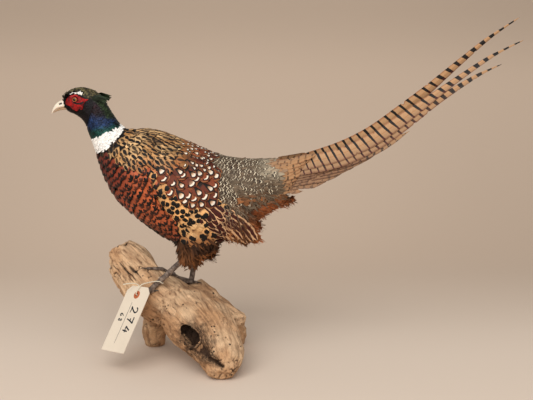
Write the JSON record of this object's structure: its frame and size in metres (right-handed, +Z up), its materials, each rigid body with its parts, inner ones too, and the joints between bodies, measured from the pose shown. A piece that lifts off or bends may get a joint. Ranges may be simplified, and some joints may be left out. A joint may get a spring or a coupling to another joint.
{
  "type": "taxidermy ring-necked pheasant",
  "caption": "Life-size mounted cock pheasant standing on a piece of driftwood, its long tail raised behind it, with a paper tag on a string round the near leg.",
  "frame": {"origin": "on the floor, under the middle of the box of the whole model without the loose string", "axes": "+Z up; +X from the bill towards the tail's tip, so the bird faces -X; +Y towards the bird's right side"},
  "size_m": [0.6924, 0.2046, 0.5128],
  "materials": {
    "crown": "satin",
    "neck": "satin",
    "ring": "matte",
    "breast": "satin",
    "flank": "matte",
    "rump": "matte",
    "wing": "matte",
    "fluff": "matte",
    "tail": "matte",
    "wattle": "matte",
    "eye": "gloss",
    "bill": "satin",
    "leg": "matte",
    "claw": "satin",
    "wood": "matte",
    "card": "matte",
    "eyelet": "matte",
    "string": "matte"
  },
  "bodies": {
    "root": {"head": "crown", "neck": "neck", "neck_ring": "ring", "breast": "breast", "trunk": "flank", "rump": "rump", "bill_upper": "bill", "bill_lower": "bill", "eye_left": "eye", "wattle_left": "wattle", "ear_tuft_left": "neck", "eye_right": "eye", "wattle_right": "wattle", "ear_tuft_right": "neck", "driftwood": "wood", "shank_left": "leg", "foot_left": "leg", "claw_inner_left": "claw", "claw_middle_left": "claw", "claw_outer_left": "claw", "claw_hind_left": "claw", "thigh_left": "fluff", "shank_right": "leg", "foot_right": "leg", "claw_inner_right": "claw", "claw_middle_right": "claw", "claw_outer_right": "claw", "claw_hind_right": "claw", "thigh_right": "fluff", "vent_fluff": "fluff", "undertail_coverts": "fluff", "wing_left": "wing", "wing_right": "wing", "tail_feather_left_1": "tail", "tail_feather_left_2": "tail", "tail_feather_left_3": "tail", "tail_feather_left_4": "tail", "tail_feather_left_5": "tail", "tail_feather_left_6": "tail", "tail_feather_left_7": "tail", "tail_feather_left_8": "tail", "tail_feather_left_9": "tail", "tail_feather_right_1": "tail", "tail_feather_right_2": "tail", "tail_feather_right_3": "tail", "tail_feather_right_4": "tail", "tail_feather_right_5": "tail", "tail_feather_right_6": "tail", "tail_feather_right_7": "tail", "tail_feather_right_8": "tail", "tail_feather_right_9": "tail", "tag": "card", "tag_eyelet": "eyelet", "tag_string": "string"}
  },
  "joints": []
}
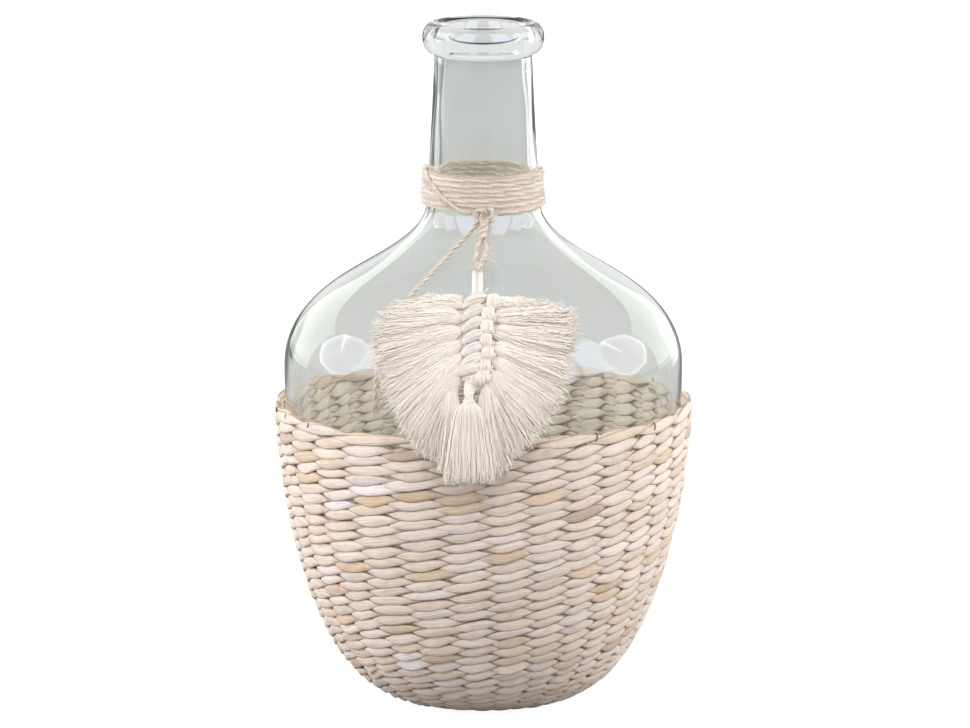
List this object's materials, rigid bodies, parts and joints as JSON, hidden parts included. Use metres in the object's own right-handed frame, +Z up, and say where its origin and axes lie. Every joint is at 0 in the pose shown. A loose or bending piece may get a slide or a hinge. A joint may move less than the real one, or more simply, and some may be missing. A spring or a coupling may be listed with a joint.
{
  "type": "reed-wrapped bottle",
  "caption": "Clear glass carboy vase standing in a twined reed basket, with twine wound round its neck and a knotted cotton leaf with a tassel hanging from the twine",
  "frame": {"origin": "middle of the flat foot of the basket, where the object stands", "axes": "+Z up along the bottle's axis, +X to the right, and the cotton leaf hangs on the -Y side, which is the front"},
  "size_m": [0.1857, 0.2014, 0.3],
  "materials": {
    "clear_glass": "smooth clear glass with a faint grey-green tint",
    "jute_twine": "rough plied jute twine with loose fibres",
    "reed": "dry matt water-reed, pale cream with a pink cast, streaked along its length",
    "reed_stake": "dry matt reed stake, a little darker",
    "reed_border": "dry matt reed, pale cream",
    "cotton": "soft unbleached cotton cord, combed out to a fringe"
  },
  "bodies": {
    "basket": {"basket_base": "reed", "basket_stakes": "reed_stake", "rim_border": "reed_border", "weft_course_01": "reed", "weft_course_02": "reed", "weft_course_03": "reed", "weft_course_04": "reed", "weft_course_05": "reed", "weft_course_06": "reed", "weft_course_07": "reed", "weft_course_08": "reed", "weft_course_09": "reed", "weft_course_10": "reed", "weft_course_11": "reed", "weft_course_12": "reed", "weft_course_13": "reed", "weft_course_14": "reed", "weft_course_15": "reed", "weft_course_16": "reed", "weft_course_17": "reed", "weft_course_18": "reed", "weft_course_19": "reed", "weft_course_20": "reed", "weft_course_21": "reed", "weft_course_22": "reed", "weft_course_23": "reed", "weft_course_24": "reed", "weft_course_25": "reed", "weft_course_26": "reed", "weft_course_27": "reed"},
    "bottle": {"glass_bottle": "clear_glass", "neck_twine_wrap": "jute_twine", "twine_knot": "jute_twine", "twine_tail": "jute_twine"},
    "leaf": {"twine_hanger": "jute_twine", "leaf_spine_cord": "cotton", "leaf_end_knot": "cotton", "leaf_string_left_1": "cotton", "leaf_string_left_2": "cotton", "leaf_string_left_3": "cotton", "leaf_string_left_4": "cotton", "leaf_string_left_5": "cotton", "leaf_string_left_6": "cotton", "leaf_string_left_7": "cotton", "leaf_string_right_1": "cotton", "leaf_string_right_2": "cotton", "leaf_string_right_3": "cotton", "leaf_string_right_4": "cotton", "leaf_string_right_5": "cotton", "leaf_string_right_6": "cotton", "leaf_string_right_7": "cotton"},
    "tassel": {"tassel_skirt": "cotton", "tassel_binding": "cotton"}
  },
  "joints": [
    {"name": "bottle_lift", "type": "slide", "parent": "basket", "child": "bottle", "axis": [0, 0, 1], "range_m": [0, 0.14]},
    {"name": "leaf_swing", "type": "hinge", "parent": "bottle", "child": "leaf", "pos_m": [0.0007, -0.0306, 0.21975], "axis": [-1, 0, 0], "range_deg": [0, 80]},
    {"name": "tassel_swing", "type": "hinge", "parent": "leaf", "child": "tassel", "pos_m": [-0.00608, -0.09832, 0.15294], "axis": [-1, 0, 0], "range_deg": [0, 60]}
  ]
}
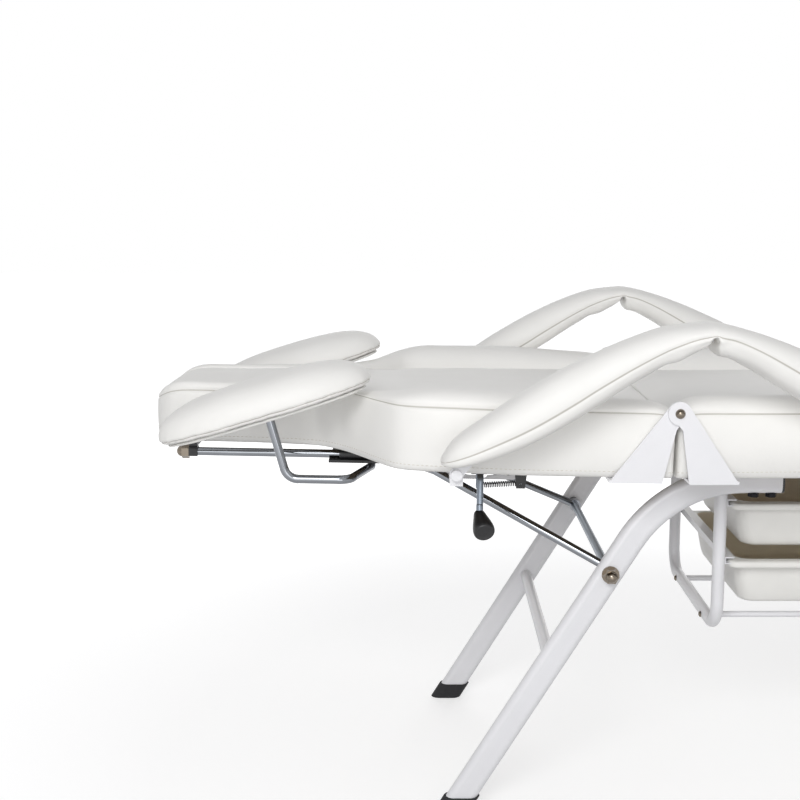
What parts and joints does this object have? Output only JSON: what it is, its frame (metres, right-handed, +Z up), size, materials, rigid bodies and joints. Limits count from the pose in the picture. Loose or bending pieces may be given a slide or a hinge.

________________

■ Directive: Extract the full listing above without alteration.

■ Answer to this task:
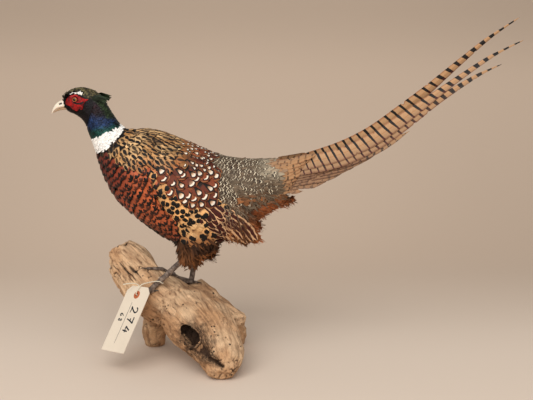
Write the JSON record of this object's structure: its frame and size in metres (right-handed, +Z up), its materials, each rigid body with its parts, inner ones too, and the joints between bodies, measured from the pose shown. A piece that lifts off or bends may get a joint. Ranges may be simplified, and some joints may be left out. A joint may get a spring or a coupling to another joint.
{
  "type": "taxidermy ring-necked pheasant",
  "caption": "Life-size mounted cock pheasant standing on a piece of driftwood, its long tail raised behind it, with a paper tag on a string round the near leg.",
  "frame": {"origin": "on the floor, under the middle of the box of the whole model without the loose string", "axes": "+Z up; +X from the bill towards the tail's tip, so the bird faces -X; +Y towards the bird's right side"},
  "size_m": [0.6924, 0.2046, 0.5128],
  "materials": {
    "crown": "satin",
    "neck": "satin",
    "ring": "matte",
    "breast": "satin",
    "flank": "matte",
    "rump": "matte",
    "wing": "matte",
    "fluff": "matte",
    "tail": "matte",
    "wattle": "matte",
    "eye": "gloss",
    "bill": "satin",
    "leg": "matte",
    "claw": "satin",
    "wood": "matte",
    "card": "matte",
    "eyelet": "matte",
    "string": "matte"
  },
  "bodies": {
    "root": {"head": "crown", "neck": "neck", "neck_ring": "ring", "breast": "breast", "trunk": "flank", "rump": "rump", "bill_upper": "bill", "bill_lower": "bill", "eye_left": "eye", "wattle_left": "wattle", "ear_tuft_left": "neck", "eye_right": "eye", "wattle_right": "wattle", "ear_tuft_right": "neck", "driftwood": "wood", "shank_left": "leg", "foot_left": "leg", "claw_inner_left": "claw", "claw_middle_left": "claw", "claw_outer_left": "claw", "claw_hind_left": "claw", "thigh_left": "fluff", "shank_right": "leg", "foot_right": "leg", "claw_inner_right": "claw", "claw_middle_right": "claw", "claw_outer_right": "claw", "claw_hind_right": "claw", "thigh_right": "fluff", "vent_fluff": "fluff", "undertail_coverts": "fluff", "wing_left": "wing", "wing_right": "wing", "tail_feather_left_1": "tail", "tail_feather_left_2": "tail", "tail_feather_left_3": "tail", "tail_feather_left_4": "tail", "tail_feather_left_5": "tail", "tail_feather_left_6": "tail", "tail_feather_left_7": "tail", "tail_feather_left_8": "tail", "tail_feather_left_9": "tail", "tail_feather_right_1": "tail", "tail_feather_right_2": "tail", "tail_feather_right_3": "tail", "tail_feather_right_4": "tail", "tail_feather_right_5": "tail", "tail_feather_right_6": "tail", "tail_feather_right_7": "tail", "tail_feather_right_8": "tail", "tail_feather_right_9": "tail", "tag": "card", "tag_eyelet": "eyelet", "tag_string": "string"}
  },
  "joints": []
}
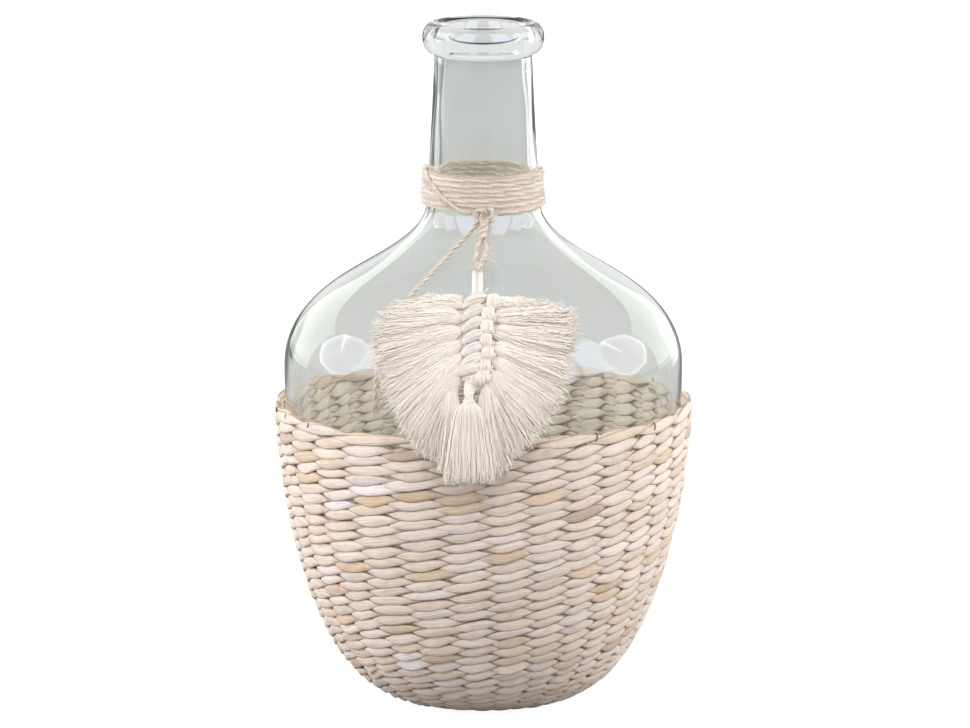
List this object's materials, rigid bodies, parts and joints as JSON, hidden parts included. Use metres in the object's own right-handed frame, +Z up, and say where its origin and axes lie. Every joint is at 0 in the pose shown. A loose or bending piece may get a slide or a hinge. A joint may move less than the real one, or more simply, and some may be missing. A spring or a coupling may be listed with a joint.
{
  "type": "reed-wrapped bottle",
  "caption": "Clear glass carboy vase standing in a twined reed basket, with twine wound round its neck and a knotted cotton leaf with a tassel hanging from the twine",
  "frame": {"origin": "middle of the flat foot of the basket, where the object stands", "axes": "+Z up along the bottle's axis, +X to the right, and the cotton leaf hangs on the -Y side, which is the front"},
  "size_m": [0.1857, 0.2014, 0.3],
  "materials": {
    "clear_glass": "smooth clear glass with a faint grey-green tint",
    "jute_twine": "rough plied jute twine with loose fibres",
    "reed": "dry matt water-reed, pale cream with a pink cast, streaked along its length",
    "reed_stake": "dry matt reed stake, a little darker",
    "reed_border": "dry matt reed, pale cream",
    "cotton": "soft unbleached cotton cord, combed out to a fringe"
  },
  "bodies": {
    "basket": {"basket_base": "reed", "basket_stakes": "reed_stake", "rim_border": "reed_border", "weft_course_01": "reed", "weft_course_02": "reed", "weft_course_03": "reed", "weft_course_04": "reed", "weft_course_05": "reed", "weft_course_06": "reed", "weft_course_07": "reed", "weft_course_08": "reed", "weft_course_09": "reed", "weft_course_10": "reed", "weft_course_11": "reed", "weft_course_12": "reed", "weft_course_13": "reed", "weft_course_14": "reed", "weft_course_15": "reed", "weft_course_16": "reed", "weft_course_17": "reed", "weft_course_18": "reed", "weft_course_19": "reed", "weft_course_20": "reed", "weft_course_21": "reed", "weft_course_22": "reed", "weft_course_23": "reed", "weft_course_24": "reed", "weft_course_25": "reed", "weft_course_26": "reed", "weft_course_27": "reed"},
    "bottle": {"glass_bottle": "clear_glass", "neck_twine_wrap": "jute_twine", "twine_knot": "jute_twine", "twine_tail": "jute_twine"},
    "leaf": {"twine_hanger": "jute_twine", "leaf_spine_cord": "cotton", "leaf_end_knot": "cotton", "leaf_string_left_1": "cotton", "leaf_string_left_2": "cotton", "leaf_string_left_3": "cotton", "leaf_string_left_4": "cotton", "leaf_string_left_5": "cotton", "leaf_string_left_6": "cotton", "leaf_string_left_7": "cotton", "leaf_string_right_1": "cotton", "leaf_string_right_2": "cotton", "leaf_string_right_3": "cotton", "leaf_string_right_4": "cotton", "leaf_string_right_5": "cotton", "leaf_string_right_6": "cotton", "leaf_string_right_7": "cotton"},
    "tassel": {"tassel_skirt": "cotton", "tassel_binding": "cotton"}
  },
  "joints": [
    {"name": "bottle_lift", "type": "slide", "parent": "basket", "child": "bottle", "axis": [0, 0, 1], "range_m": [0, 0.14]},
    {"name": "leaf_swing", "type": "hinge", "parent": "bottle", "child": "leaf", "pos_m": [0.0007, -0.0306, 0.21975], "axis": [-1, 0, 0], "range_deg": [0, 80]},
    {"name": "tassel_swing", "type": "hinge", "parent": "leaf", "child": "tassel", "pos_m": [-0.00608, -0.09832, 0.15294], "axis": [-1, 0, 0], "range_deg": [0, 60]}
  ]
}
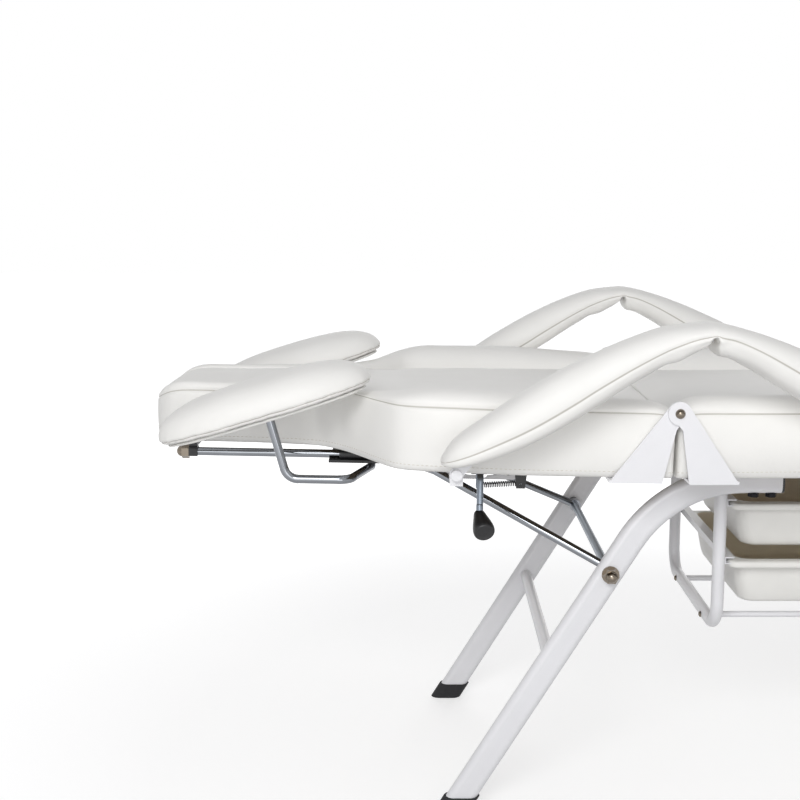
What parts and joints does this object have? Output only JSON: what it is, its frame (metres, right-handed, +Z up), size, materials, rigid bodies and joints. Limits count from the pose in the picture. Loose or bending pieces may be given a slide or a hinge.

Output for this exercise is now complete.